> _TASK PROMPT_
Exactly the lines from the one containing "TORSO_CUT, TORSO_RINGS = make_torso(BIRD, FEATHER_WHITE)" through the one containing "from math import cos, pi, radians, sin" must be returned; include both ends and nothing else.

> _GIVEN INFORMATION_

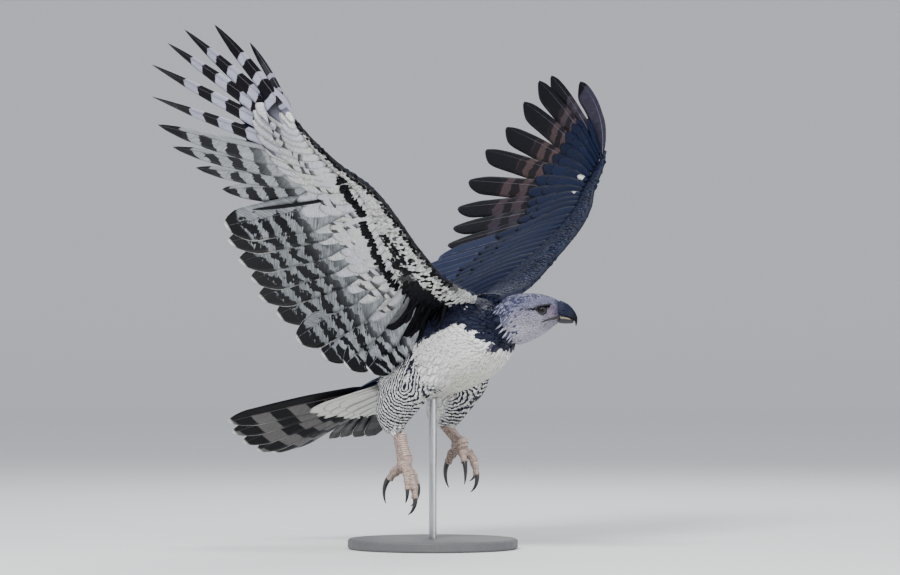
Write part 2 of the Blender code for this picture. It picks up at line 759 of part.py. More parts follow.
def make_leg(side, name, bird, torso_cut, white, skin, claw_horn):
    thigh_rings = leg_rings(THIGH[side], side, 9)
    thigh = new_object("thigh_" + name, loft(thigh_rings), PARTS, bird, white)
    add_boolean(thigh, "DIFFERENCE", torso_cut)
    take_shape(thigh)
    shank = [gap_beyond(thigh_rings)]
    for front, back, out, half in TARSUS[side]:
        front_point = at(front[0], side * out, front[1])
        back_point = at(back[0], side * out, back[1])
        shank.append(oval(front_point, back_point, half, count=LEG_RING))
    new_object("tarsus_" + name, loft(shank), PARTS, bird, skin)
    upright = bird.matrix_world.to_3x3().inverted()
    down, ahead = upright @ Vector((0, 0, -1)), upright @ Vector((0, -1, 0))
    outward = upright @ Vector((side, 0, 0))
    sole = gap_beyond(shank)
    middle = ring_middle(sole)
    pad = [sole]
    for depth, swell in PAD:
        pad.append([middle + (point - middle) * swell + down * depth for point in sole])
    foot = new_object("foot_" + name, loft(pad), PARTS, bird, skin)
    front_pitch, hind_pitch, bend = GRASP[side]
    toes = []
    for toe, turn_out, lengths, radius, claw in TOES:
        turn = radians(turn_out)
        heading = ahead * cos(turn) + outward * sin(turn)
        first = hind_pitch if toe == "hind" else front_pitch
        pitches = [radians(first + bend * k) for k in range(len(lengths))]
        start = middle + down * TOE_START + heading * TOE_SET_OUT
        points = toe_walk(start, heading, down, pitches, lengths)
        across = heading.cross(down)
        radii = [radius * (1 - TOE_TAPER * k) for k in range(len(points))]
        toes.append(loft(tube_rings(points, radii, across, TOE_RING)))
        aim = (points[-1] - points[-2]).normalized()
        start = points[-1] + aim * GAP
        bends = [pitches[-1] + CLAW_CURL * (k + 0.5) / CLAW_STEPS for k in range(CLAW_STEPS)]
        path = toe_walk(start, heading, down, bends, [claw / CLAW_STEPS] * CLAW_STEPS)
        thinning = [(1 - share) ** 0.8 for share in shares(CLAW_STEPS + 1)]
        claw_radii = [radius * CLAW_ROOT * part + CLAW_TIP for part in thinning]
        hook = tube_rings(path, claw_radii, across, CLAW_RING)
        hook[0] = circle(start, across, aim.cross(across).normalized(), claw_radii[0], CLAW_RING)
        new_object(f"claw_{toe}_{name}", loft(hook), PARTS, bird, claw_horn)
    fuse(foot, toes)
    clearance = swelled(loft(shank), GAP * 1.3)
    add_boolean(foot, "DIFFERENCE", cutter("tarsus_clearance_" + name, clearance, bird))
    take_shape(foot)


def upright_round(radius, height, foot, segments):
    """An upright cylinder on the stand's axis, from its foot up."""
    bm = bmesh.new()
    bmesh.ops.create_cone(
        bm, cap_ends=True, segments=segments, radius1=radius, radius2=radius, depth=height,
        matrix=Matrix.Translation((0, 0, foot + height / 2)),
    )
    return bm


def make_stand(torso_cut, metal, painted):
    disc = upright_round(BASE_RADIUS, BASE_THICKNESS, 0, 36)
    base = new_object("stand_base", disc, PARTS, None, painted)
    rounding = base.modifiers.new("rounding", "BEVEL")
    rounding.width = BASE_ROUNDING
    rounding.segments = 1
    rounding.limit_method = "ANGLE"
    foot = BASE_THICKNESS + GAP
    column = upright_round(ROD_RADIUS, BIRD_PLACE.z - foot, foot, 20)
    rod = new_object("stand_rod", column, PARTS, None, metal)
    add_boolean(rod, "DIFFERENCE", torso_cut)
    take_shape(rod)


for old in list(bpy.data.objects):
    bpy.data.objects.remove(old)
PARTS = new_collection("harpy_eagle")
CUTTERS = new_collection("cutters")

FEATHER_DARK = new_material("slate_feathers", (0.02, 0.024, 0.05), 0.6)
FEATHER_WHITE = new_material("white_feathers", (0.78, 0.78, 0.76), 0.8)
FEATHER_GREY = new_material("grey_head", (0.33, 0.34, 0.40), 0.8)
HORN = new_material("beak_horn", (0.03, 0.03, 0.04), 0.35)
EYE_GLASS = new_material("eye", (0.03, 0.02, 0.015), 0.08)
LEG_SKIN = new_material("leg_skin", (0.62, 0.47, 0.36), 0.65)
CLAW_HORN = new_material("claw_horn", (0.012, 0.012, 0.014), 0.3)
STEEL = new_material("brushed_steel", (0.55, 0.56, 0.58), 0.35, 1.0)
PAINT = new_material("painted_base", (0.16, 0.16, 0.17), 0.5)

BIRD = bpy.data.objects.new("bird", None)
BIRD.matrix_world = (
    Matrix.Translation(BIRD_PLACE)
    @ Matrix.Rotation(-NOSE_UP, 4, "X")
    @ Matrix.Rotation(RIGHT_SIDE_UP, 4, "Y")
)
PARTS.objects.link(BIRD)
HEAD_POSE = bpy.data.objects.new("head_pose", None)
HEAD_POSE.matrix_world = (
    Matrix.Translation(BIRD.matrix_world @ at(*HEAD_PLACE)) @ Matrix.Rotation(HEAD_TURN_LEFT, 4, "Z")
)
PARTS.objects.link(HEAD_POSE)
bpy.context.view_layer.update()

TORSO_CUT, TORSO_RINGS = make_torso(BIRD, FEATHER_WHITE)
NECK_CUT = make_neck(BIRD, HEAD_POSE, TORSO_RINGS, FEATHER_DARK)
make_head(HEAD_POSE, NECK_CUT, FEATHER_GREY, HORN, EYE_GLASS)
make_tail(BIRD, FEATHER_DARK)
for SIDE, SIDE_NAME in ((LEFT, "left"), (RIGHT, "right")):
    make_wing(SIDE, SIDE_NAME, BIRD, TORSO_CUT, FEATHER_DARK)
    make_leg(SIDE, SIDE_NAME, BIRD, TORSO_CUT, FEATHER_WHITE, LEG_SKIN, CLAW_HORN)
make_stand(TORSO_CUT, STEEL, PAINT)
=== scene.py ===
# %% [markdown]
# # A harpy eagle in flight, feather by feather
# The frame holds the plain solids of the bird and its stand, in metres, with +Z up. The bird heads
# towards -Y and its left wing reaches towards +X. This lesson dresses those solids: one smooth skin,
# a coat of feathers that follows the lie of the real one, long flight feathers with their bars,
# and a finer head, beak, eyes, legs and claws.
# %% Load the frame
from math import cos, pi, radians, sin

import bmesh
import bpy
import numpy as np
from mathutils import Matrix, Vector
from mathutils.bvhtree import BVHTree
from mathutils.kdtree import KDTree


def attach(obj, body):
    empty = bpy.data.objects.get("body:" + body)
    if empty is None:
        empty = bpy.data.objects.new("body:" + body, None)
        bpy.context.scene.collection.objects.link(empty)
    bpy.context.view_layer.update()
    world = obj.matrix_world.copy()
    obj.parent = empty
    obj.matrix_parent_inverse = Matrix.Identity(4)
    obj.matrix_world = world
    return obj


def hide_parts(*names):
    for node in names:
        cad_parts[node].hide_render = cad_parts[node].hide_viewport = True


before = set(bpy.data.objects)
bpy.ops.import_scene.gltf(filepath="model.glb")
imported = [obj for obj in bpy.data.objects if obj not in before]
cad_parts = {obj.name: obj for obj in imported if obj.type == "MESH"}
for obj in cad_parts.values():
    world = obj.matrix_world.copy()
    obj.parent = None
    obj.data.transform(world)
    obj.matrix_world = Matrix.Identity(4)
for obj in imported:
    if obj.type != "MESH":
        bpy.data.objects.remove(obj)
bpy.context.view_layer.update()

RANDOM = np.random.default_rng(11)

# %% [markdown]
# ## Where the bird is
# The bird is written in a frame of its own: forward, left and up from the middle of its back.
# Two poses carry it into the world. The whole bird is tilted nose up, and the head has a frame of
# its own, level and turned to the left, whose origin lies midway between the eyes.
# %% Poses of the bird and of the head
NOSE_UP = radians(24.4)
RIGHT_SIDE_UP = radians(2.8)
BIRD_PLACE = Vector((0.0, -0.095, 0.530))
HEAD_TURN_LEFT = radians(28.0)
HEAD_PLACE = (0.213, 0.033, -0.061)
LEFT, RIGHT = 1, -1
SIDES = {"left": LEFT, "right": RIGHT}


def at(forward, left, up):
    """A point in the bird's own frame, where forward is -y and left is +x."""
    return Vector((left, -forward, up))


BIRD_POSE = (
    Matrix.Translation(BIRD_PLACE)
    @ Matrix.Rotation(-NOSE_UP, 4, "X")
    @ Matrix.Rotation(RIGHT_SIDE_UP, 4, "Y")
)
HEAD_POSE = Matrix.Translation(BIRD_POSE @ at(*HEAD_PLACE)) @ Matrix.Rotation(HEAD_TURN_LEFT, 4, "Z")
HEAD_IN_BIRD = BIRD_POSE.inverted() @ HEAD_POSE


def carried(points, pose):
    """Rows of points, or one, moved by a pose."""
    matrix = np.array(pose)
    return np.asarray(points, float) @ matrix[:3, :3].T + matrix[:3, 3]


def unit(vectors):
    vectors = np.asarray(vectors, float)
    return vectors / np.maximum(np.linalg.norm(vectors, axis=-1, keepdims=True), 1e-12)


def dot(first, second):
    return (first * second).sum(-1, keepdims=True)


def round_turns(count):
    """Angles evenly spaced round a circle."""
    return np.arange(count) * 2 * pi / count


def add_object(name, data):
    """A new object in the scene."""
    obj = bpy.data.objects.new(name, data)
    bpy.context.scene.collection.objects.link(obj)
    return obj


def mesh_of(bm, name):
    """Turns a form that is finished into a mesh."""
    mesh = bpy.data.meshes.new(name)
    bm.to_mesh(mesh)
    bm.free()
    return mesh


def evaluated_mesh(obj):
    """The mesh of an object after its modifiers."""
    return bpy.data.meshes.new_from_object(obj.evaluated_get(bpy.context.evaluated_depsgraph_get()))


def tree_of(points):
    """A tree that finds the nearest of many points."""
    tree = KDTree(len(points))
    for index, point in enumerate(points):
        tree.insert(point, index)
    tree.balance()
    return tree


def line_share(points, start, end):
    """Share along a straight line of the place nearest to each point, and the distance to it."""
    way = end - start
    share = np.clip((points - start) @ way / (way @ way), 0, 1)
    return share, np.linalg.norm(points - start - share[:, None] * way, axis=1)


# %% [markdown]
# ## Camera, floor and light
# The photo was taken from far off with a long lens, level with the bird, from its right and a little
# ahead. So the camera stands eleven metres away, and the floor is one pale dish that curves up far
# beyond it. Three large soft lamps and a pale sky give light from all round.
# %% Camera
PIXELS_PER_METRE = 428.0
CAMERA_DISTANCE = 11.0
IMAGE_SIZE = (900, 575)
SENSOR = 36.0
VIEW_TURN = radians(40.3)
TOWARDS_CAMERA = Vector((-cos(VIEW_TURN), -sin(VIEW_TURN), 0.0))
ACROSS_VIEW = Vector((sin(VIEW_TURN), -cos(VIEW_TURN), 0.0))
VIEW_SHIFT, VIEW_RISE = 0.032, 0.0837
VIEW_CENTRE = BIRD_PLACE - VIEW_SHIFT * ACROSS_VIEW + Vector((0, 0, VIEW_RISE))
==
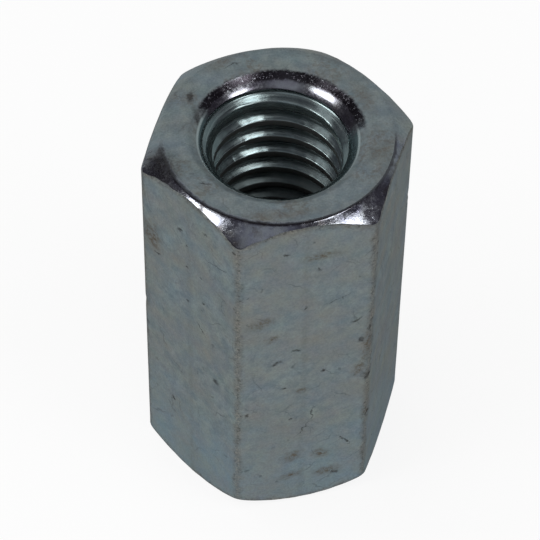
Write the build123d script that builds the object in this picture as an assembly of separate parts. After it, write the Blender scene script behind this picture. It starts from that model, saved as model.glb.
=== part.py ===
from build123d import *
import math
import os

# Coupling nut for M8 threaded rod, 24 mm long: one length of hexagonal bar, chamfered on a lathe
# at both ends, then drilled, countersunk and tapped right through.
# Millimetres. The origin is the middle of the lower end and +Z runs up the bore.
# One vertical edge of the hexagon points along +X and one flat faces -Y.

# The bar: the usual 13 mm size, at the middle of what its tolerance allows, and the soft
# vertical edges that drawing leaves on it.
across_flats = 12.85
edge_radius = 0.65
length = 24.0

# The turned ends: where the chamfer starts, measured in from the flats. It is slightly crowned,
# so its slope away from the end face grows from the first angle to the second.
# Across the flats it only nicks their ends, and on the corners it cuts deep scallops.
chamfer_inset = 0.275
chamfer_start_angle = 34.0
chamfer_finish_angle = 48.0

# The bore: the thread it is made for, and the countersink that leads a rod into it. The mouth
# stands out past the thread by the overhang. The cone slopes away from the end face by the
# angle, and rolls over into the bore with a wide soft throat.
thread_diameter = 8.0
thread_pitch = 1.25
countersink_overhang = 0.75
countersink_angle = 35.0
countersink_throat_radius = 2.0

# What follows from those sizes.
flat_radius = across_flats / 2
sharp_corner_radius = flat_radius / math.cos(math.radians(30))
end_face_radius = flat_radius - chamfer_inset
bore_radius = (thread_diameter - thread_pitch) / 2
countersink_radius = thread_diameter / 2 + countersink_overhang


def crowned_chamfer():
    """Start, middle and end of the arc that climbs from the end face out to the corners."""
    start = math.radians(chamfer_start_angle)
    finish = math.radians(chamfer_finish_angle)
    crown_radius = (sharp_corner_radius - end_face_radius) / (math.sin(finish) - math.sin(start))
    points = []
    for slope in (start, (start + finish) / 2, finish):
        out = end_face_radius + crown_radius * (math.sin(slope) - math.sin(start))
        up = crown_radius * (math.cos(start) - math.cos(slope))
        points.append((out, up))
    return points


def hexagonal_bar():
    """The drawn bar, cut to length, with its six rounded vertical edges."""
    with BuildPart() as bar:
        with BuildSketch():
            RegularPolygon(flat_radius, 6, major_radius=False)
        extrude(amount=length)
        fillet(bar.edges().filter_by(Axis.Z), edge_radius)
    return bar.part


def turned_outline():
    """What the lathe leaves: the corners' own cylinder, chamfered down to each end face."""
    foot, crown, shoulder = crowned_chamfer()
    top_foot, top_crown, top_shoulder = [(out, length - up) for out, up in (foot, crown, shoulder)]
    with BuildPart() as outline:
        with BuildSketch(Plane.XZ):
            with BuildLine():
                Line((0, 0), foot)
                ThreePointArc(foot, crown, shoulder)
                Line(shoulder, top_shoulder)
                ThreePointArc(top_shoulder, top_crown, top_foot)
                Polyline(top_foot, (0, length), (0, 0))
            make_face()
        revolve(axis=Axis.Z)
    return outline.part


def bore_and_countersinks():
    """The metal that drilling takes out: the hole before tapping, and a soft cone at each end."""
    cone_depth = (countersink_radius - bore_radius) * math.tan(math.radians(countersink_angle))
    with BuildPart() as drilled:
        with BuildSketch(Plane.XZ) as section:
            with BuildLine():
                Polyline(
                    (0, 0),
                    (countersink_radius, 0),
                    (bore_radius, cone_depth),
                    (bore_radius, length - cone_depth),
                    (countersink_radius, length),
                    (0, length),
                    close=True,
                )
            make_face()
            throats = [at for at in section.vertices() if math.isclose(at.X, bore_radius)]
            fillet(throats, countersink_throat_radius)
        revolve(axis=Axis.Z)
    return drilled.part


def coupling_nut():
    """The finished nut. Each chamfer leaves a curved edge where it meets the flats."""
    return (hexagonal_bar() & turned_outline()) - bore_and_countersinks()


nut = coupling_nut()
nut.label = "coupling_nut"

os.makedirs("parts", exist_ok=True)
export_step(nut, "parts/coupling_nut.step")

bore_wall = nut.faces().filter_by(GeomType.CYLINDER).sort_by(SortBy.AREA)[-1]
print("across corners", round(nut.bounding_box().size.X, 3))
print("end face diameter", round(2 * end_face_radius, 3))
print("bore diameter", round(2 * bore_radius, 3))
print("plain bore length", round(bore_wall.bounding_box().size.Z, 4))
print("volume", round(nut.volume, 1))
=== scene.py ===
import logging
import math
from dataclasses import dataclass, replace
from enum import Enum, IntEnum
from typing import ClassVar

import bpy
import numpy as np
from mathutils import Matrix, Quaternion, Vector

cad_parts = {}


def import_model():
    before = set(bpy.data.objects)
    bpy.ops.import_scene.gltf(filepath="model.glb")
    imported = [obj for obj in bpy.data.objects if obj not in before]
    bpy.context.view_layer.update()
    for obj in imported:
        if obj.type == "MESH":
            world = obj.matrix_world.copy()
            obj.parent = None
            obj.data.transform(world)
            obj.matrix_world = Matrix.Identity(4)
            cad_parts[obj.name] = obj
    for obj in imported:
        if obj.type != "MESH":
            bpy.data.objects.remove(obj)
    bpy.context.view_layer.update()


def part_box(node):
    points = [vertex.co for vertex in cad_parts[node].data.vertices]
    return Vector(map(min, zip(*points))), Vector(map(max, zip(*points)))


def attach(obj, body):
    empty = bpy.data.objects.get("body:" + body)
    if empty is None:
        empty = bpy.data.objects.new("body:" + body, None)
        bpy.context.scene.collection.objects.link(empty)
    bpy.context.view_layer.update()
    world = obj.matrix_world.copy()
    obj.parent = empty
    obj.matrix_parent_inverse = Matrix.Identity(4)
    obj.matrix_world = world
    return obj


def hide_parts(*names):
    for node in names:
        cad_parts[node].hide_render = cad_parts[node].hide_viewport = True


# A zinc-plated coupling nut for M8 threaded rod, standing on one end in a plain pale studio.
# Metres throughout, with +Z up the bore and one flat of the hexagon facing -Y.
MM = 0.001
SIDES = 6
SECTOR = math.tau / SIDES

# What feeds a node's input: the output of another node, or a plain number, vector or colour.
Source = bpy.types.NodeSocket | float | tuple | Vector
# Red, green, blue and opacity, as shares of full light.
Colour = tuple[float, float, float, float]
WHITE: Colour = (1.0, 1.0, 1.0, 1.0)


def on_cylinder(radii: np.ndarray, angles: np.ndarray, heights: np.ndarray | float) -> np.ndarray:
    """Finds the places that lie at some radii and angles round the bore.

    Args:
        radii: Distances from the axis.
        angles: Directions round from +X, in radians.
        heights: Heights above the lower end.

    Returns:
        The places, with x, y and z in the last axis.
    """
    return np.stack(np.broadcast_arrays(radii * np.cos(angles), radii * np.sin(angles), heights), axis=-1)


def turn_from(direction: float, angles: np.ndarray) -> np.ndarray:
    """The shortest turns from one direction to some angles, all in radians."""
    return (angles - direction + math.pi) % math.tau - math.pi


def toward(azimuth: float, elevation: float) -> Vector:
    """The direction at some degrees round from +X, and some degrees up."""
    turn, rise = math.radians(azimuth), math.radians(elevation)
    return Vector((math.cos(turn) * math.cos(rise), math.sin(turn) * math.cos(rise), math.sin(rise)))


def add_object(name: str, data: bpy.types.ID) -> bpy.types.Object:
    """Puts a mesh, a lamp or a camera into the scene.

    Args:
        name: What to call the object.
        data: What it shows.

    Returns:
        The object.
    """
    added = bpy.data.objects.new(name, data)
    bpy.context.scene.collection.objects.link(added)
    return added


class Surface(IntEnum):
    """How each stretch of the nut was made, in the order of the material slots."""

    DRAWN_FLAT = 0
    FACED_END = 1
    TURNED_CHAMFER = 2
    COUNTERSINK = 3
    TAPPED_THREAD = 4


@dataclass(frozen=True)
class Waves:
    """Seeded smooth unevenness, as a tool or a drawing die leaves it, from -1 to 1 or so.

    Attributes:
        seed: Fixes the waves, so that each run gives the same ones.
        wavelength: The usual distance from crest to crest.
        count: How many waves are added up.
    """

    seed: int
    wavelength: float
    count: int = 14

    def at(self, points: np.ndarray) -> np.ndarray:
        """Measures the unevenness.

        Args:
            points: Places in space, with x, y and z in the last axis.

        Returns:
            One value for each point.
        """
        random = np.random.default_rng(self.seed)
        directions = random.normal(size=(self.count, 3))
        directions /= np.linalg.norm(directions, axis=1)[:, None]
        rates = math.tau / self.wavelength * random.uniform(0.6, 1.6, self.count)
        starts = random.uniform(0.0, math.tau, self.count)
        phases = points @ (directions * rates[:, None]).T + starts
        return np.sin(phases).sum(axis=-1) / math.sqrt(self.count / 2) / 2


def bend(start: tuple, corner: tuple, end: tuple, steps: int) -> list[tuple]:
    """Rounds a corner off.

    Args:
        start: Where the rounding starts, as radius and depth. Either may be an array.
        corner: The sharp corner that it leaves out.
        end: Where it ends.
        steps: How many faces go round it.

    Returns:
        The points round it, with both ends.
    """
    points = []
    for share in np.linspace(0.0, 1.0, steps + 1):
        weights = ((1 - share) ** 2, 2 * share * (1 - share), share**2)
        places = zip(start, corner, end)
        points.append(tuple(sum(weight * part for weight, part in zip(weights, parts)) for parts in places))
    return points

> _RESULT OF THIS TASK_
TORSO_CUT, TORSO_RINGS = make_torso(BIRD, FEATHER_WHITE)
NECK_CUT = make_neck(BIRD, HEAD_POSE, TORSO_RINGS, FEATHER_DARK)
make_head(HEAD_POSE, NECK_CUT, FEATHER_GREY, HORN, EYE_GLASS)
make_tail(BIRD, FEATHER_DARK)
for SIDE, SIDE_NAME in ((LEFT, "left"), (RIGHT, "right")):
    make_wing(SIDE, SIDE_NAME, BIRD, TORSO_CUT, FEATHER_DARK)
    make_leg(SIDE, SIDE_NAME, BIRD, TORSO_CUT, FEATHER_WHITE, LEG_SKIN, CLAW_HORN)
make_stand(TORSO_CUT, STEEL, PAINT)
=== scene.py ===
# %% [markdown]
# # A harpy eagle in flight, feather by feather
# The frame holds the plain solids of the bird and its stand, in metres, with +Z up. The bird heads
# towards -Y and its left wing reaches towards +X. This lesson dresses those solids: one smooth skin,
# a coat of feathers that follows the lie of the real one, long flight feathers with their bars,
# and a finer head, beak, eyes, legs and claws.
# %% Load the frame
from math import cos, pi, radians, sin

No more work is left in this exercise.